I cannot imagine why anyone would perceive me as over the top! Do you agree I need MOMMY REHAB? This all seems perfectly sensible to me.

Monday, April 7, 2008

Nu Bra

After nursing the girls were sagging...
My friend encouraged me to buy the Nu Bra. My babysitter looked aghast at my new found cleavage. The Nu Bra needed new branding (according to the girls) It is now respectfully...THE GET RICH QUICK BRA!
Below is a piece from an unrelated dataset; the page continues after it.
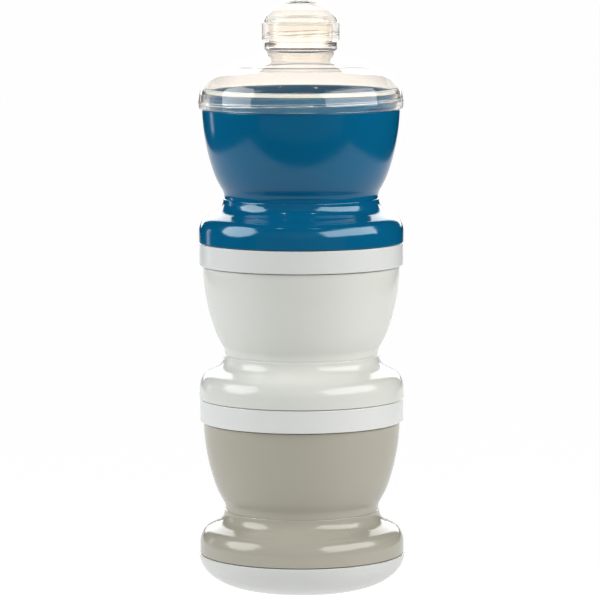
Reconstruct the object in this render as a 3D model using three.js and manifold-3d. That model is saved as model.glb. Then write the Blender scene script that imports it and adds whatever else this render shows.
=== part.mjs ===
// A stacking formula dispenser: three powder compartments stand on a base dish. White screw lids close
// the two lower compartments, and a clear funnel lid with a screw cap on its spout closes the top one.
// Millimetres, +Z up. The origin is the centre of the underside. Every piece is a body of revolution
// about Z, and the screwed pieces also carry a thread ridge.

import * as THREE from 'three';
import { mergeVertices } from 'three/addons/utils/BufferGeometryUtils.js';
import Module from 'manifold-3d';

const wasm = await Module();
wasm.setup();

// ---- Driving dimensions --------------------------------------------------------------------------

const SEGMENTS = 28; // facets round every piece
const BASE_HEIGHT = 13.5; // from the ground to the plane on which the lowest foot stands
const PITCH = 61.5; // height that each compartment adds to the stack
const TOUCH = 0.3; // gap left between two faces that touch
const SEAM = TOUCH / 2;

const FOOT_RADIUS = 40.2; // outside of the feet
const BASE_RADIUS = 40.5;
const BASE_FLAT = 20; // radius of the flat underside
const SKIRT_RADIUS = 40; // outside of the screw lids
const SKIRT_DEPTH = 9; // a lid's skirt hangs this far below its closing plane
const SKIRT_BORE = 38.7; // inside of a skirt, where its thread is
const SEAL_SEAT = 38.35; // inside of a skirt above the thread, where the seal sits
const SEAT_BOTTOM = -3.6; // the seal seat's lower end, from the lid's closing plane

const FOOT = {
  bore: 38.1, // inside of the foot's rim, which fits over a plug ring
  sideR: 31.8, // centre of the slightly round side
  sideZ: 4,
  side: 8.4,
  shoulderR: 34.75, // centre of the round shoulder above it
  shoulderZ: 5.73,
  shoulder: 5,
  filletR: 36.15, // centre of the hollow fillet between shoulder and collar
  filletZ: 16.79,
  fillet: 5.6,
  insideR: 33.9, // centre and radius of the round inner wall
  insideZ: 4.1,
  inside: 4.2,
  collarTop: 17.3,
  collarBore: 28.9, // the collar holds the bowl's lower end
  webHole: 26, // the bowl stands on a web with this hole in it
  webBottom: 9,
  webTop: 10.6,
};

const BOWL = {
  bottom: 11,
  floor: 12.6,
  spigot: 28.5, // radius of the lower end, inside the foot's collar
  step: 17.6, // where the wall steps out over the collar
  waist: [ // the wall's hollow foot, from the collar up to the swept arc
    [30.25, 17.6],
    [30.35, 19],
    [30.8, 20.4],
    [31.86, 22.3],
    [32.82, 24.2],
  ],
  sweepBottom: 26,
  sweep: 81, // radius of the arc that the wall follows in section
  sweepR: -42.3, // its centre
  sweepZ: 54,
  shoulder: PITCH - SKIRT_DEPTH - TOUCH, // top of the wall, just under the lid's skirt
  neck: 37.2, // threaded neck
  rim: 36.9, // plain rim above the thread, inside the seal
  rimBore: 35.6,
  rimTop: PITCH - 1.9,
  wall: 1.8,
};

const PLUG = { radius: 37.4, bore: 36, height: 4.4, chamfer: 0.4 }; // ring that a foot fits over
const PANEL = 1.2; // thickness of a screw lid's closing panel

const SEAL = { inner: 37.2, outer: 38, bottom: -3.3, top: -2.1 }; // heights from the closing plane
const SPOUT_SEAL = { inner: 11.3, outer: 13.4, bottom: 23.9, top: 24.6 };

const SPOUT = {
  flange: 14.1, // plain collar under the cap
  flangeTop: 17,
  neck: 12.6, // threaded neck inside the cap
  bore: 11.2,
  boreBottom: 17.4,
  top: 23.6,
  flareBore: 12.7, // inside, the bore widens in the collar
  flareTop: 15.2,
  flareBottom: 12.6,
  tubeBottom: 9, // the spout's tube also hangs into the lid
  tubeRadius: 12.3,
  tubeTop: 12.53, // where the tube meets the cone's inner face
};

const DOME = {
  centreR: 27.5, // centre and radius of the round shoulder's outer face
  centreZ: -5.5,
  radius: 12.3,
  inset: 1.95, // the inner face is the same arc moved in and down
  drop: 0.42,
  coneTop: 13.66, // where the cone meets the collar
  ledgeR: 37.1, // step above the seal seat
  ledge: -1.8,
  creaseR: 26.6, // small step between the inner shoulder and the inner cone
  creaseZ: 7.01,
  creaseStep: 0.36,
};

const CAP = {
  radius: 15.1,
  bore: 13.9,
  bottom: 17.5,
  seat: 24.9, // ledge that presses on the spout seal
  sideTop: 24.5, // where the straight side ends
  shoulderR: 7.1, // centre and radius of the dome's round shoulder
  shoulderZ: 22.5,
  shoulder: 8,
  crownZ: 16.5, // centre and radius of the ball-shaped top
  crown: 17.3,
  domeBase: 24.6, // inside, the dome is half an ellipse on this plane
  domeBore: 12.75,
  domeBoreHeight: 7.9,
};

// A thread's zero is the height of the neck's ridge where it crosses the +X side, from the closing plane.
const LID_THREAD = { lead: 4, zero: -7.23, rootWidth: 1.3, crestWidth: 0.7 };
const CAP_THREAD = { lead: 3, zero: 18.85, rootWidth: 1.2, crestWidth: 0.7 };
const BITE = 0.5; // how deep a ridge is sunk into the wall that it stands on
const RUN_OUT = 0.25; // share of its height that a ridge has left at its ends

// ---- Finishes ------------------------------------------------------------------------------------

const FINISHES = {
  blue: { color: 0x0d5580, roughness: 0.22, metalness: 0 },
  white: { color: 0xd9dad6, roughness: 0.3, metalness: 0 },
  taupe: { color: 0xaaa598, roughness: 0.26, metalness: 0 },
  lidWhite: { color: 0xe2e4e5, roughness: 0.35, metalness: 0 },
  clear: { color: 0xfbf6ef, roughness: 0.06, metalness: 0, transparent: true, opacity: 0.35 },
  silicone: { color: 0xf1ece2, roughness: 0.55, metalness: 0 },
};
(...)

Happy Cleavage for after nursing...you deserve it. It is all an illusion anyway, why not your cleavage too?

Wednesday, April 2, 2008

OFFLIST

Do you think it is wierd to respond to someone that sends you personal e-mails with the subject heading OFFLIST. Even though they are sending the e-mails to you and just you? Hmmmmm....

Tuesday, April 1, 2008

Muffin Top Inserts

Yoo hoo GIRLIES! FABO news, there is a sexy new look in clothing...MUFFIN TOP INSERTS. I know alot of mommies have muffin top envy. So many of your friends got sexy muffin tops after the kids that you also want one. So now you can be smokin just like them-muffin top clothing inserts. That is right just like shoulder pads from times gone by-now you get a muffintop ring. It pops snuggly over your jeans so you can looking cuddly and sweet just like all your curvy mommy friends.

Designer Sales

Today I went to a Designer Sale at a friends house-
Basically, 10 of us sat on her couch and oggled clothes that a very attractive looking, should be catalogue model mom presented to us. I definitely was jonesing for a valium. It was torture to sit still that long and gaze at clothing that would never flatter me while catalogue model mommy droned on. I did imagine it in a better format-Visualize, a designer show at the fitness club. I would be riding the elliptical trainer and instead of CNN some good looking women would stand in front of my friends and myself and present hot Spring looks. I could learn how steel grey was the chic new color and tone my abs at once-much better : )!